### SET EXERCISE
Copy every line of the records below that holds the word "data".

[Modeling code records]
** Begin **

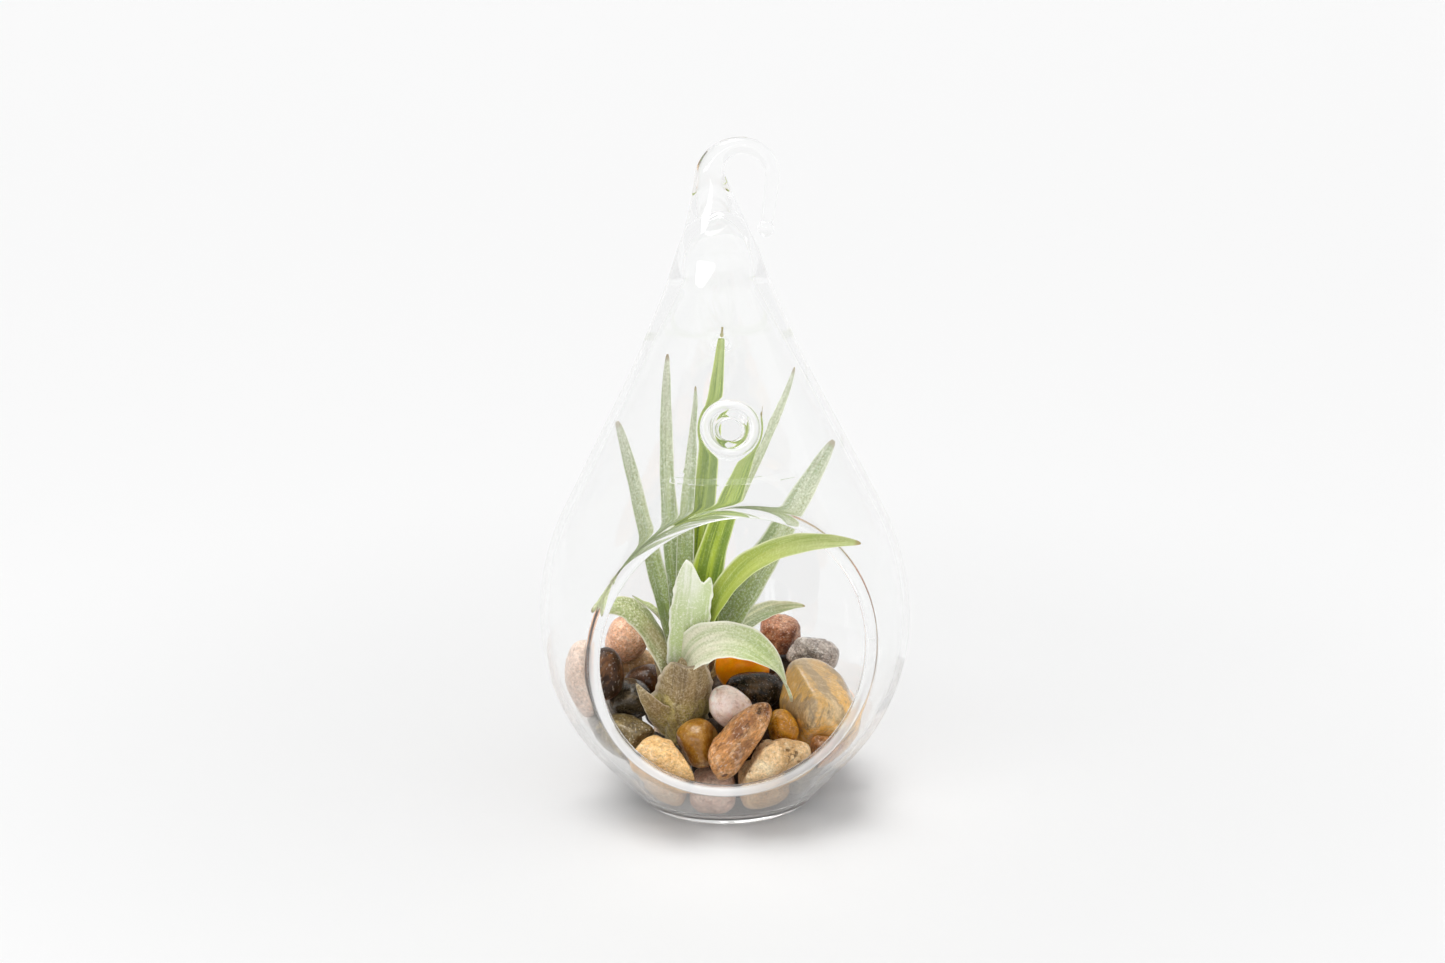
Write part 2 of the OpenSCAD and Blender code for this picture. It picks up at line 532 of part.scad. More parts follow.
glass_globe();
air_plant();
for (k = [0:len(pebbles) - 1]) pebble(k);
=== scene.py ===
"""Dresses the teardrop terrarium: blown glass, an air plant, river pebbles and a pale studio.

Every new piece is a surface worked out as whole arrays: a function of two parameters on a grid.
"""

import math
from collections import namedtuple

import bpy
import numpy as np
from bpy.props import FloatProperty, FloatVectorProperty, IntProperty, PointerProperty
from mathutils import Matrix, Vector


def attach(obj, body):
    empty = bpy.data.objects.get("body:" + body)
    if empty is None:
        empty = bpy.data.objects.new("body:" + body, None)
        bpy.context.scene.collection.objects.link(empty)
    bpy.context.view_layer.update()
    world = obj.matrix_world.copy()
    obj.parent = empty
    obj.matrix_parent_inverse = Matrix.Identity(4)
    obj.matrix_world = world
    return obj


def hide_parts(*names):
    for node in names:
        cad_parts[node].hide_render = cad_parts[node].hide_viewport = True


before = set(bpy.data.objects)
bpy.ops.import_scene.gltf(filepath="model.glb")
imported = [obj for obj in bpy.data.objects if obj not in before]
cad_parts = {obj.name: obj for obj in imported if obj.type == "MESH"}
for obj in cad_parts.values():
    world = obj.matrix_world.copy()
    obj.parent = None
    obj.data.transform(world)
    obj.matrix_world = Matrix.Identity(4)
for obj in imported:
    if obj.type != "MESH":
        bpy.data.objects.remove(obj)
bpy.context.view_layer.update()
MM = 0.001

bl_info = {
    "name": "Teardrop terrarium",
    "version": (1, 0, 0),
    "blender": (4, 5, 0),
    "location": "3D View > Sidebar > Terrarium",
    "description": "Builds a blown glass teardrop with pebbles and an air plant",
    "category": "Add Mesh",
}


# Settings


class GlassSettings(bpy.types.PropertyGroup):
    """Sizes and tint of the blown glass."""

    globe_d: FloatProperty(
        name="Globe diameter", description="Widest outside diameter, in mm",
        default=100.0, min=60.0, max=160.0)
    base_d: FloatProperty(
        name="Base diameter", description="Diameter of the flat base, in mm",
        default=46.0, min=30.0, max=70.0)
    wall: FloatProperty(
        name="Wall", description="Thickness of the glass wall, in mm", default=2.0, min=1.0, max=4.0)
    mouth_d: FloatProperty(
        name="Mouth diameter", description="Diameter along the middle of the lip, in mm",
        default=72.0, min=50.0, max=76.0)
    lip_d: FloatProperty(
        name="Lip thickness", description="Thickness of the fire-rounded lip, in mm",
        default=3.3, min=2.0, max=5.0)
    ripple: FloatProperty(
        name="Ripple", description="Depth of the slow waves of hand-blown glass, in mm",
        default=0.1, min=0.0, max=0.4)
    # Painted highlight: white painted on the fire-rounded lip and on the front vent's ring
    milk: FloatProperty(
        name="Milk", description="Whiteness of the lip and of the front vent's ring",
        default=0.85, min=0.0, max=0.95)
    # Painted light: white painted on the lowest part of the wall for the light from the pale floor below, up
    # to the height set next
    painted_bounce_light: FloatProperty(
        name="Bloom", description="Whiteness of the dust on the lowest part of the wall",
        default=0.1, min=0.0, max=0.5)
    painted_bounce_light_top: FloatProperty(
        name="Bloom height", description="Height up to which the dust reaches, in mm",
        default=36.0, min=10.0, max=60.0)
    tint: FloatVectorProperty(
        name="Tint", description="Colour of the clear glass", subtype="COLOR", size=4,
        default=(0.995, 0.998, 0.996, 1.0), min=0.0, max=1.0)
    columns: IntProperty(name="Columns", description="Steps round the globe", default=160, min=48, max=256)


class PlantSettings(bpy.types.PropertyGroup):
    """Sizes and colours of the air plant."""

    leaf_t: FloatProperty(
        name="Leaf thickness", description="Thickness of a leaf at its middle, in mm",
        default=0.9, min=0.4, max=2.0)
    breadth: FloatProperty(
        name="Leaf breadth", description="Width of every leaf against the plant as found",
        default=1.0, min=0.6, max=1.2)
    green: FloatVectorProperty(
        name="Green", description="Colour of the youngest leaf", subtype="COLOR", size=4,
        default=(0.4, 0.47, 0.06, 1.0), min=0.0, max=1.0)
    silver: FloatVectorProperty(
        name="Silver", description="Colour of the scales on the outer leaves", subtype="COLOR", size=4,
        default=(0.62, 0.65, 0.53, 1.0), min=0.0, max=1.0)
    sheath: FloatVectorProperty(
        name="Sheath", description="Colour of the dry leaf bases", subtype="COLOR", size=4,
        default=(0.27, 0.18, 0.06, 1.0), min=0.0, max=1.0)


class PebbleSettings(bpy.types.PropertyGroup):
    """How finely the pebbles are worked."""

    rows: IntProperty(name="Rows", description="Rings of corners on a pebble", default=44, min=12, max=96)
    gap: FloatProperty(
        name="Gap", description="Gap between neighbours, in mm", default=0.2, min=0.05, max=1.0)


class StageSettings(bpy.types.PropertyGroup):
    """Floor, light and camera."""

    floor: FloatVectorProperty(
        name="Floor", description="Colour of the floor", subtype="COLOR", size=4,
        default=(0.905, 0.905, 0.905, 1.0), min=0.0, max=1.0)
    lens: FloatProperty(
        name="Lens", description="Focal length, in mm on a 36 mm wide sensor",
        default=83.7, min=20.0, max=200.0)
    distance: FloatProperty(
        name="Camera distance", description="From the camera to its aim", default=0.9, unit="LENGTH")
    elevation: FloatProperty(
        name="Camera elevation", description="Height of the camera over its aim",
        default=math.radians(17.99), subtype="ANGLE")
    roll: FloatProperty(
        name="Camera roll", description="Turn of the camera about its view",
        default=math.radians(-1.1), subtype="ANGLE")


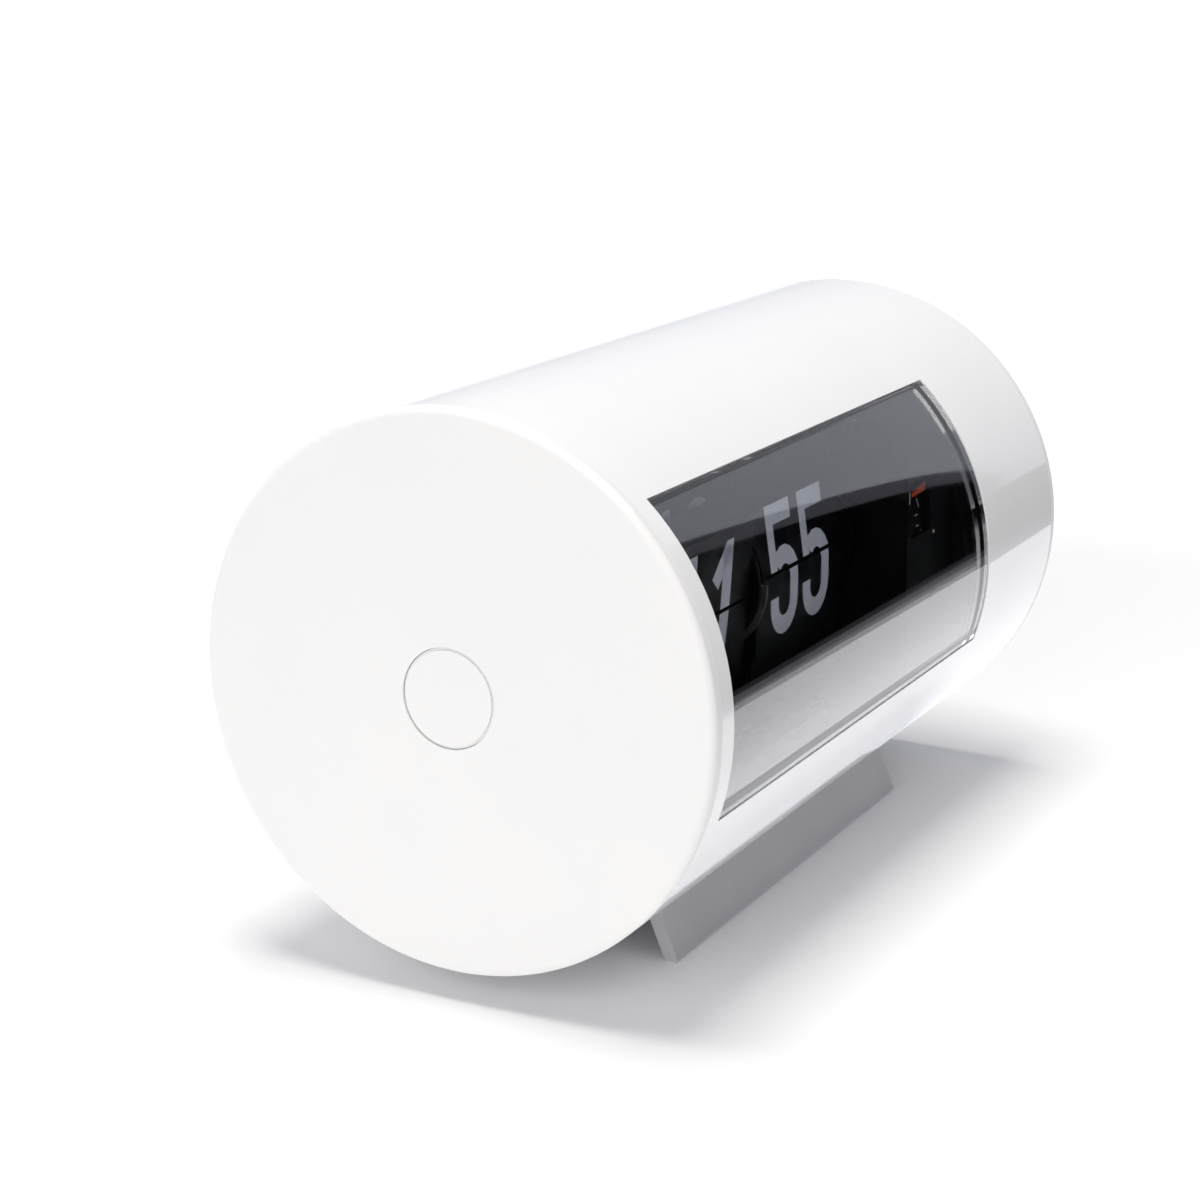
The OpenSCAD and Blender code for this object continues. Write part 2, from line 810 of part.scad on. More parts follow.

** End **

### WRITTEN ANSWER
    empty = bpy.data.objects.get("body:" + body)
        empty = bpy.data.objects.new("body:" + body, None)
before = set(bpy.data.objects)
imported = [obj for obj in bpy.data.objects if obj not in before]
    obj.data.transform(world)
        bpy.data.objects.remove(obj)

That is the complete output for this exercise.